Retire Soon
Full time employment: Posting here.
- Joined
- Nov 23, 2005
- Messages
- 655
BofA is afraid that it's different this time:
Calculated Risk: BofA: Attitudes Changing Towards Default
There's been a change in social attitudes toward default
I think there is a lot of merit to this article. Yesterday, I went to get a haircut. Probably because subprime loans have been on my mind lately, the subject of our conversation turned to mortgages. Well, the barber mentioned that he'd refinanced his home some time back. He seemed to be upset with his lender because they did the appraisal by computer and never physically inspected his house. It turns out that they are now upside down on their first mortgage to the tune of $112,000 (based on what they now think their home is worth).
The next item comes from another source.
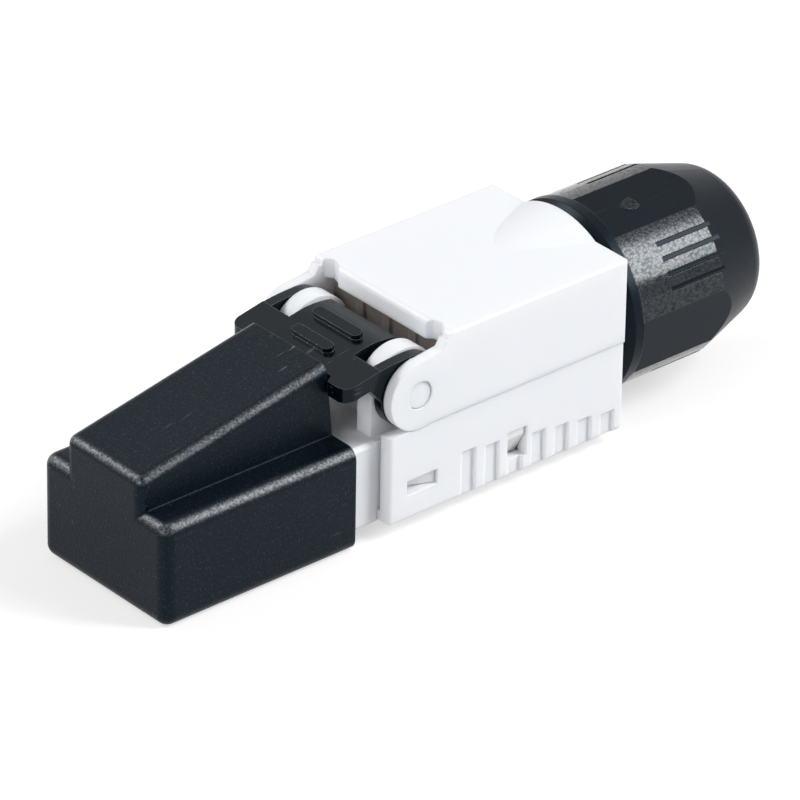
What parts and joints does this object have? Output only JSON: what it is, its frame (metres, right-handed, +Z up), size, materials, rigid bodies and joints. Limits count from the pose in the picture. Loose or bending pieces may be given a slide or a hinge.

He seemed to be very upset with the lender as he accused them of inflating the value of his appraisal. He said the home was very much in need of repair. In other words, it was their fault. There are probably hundreds of thousands of mortgage holders that now hold contempt for their mortgage lender because of similar circumstances. What will happen if many of these people do indeed walk away from their homes? By the way, this article says that home values could drop as much as 30%. Keep in mind that if home values dropped by that amount that it would take nearly a 43% increase in value to return to the original market price. If lenders tighten up loan qualifications more than they already have and interest rates rise due to current inflation, how long do you think that will take?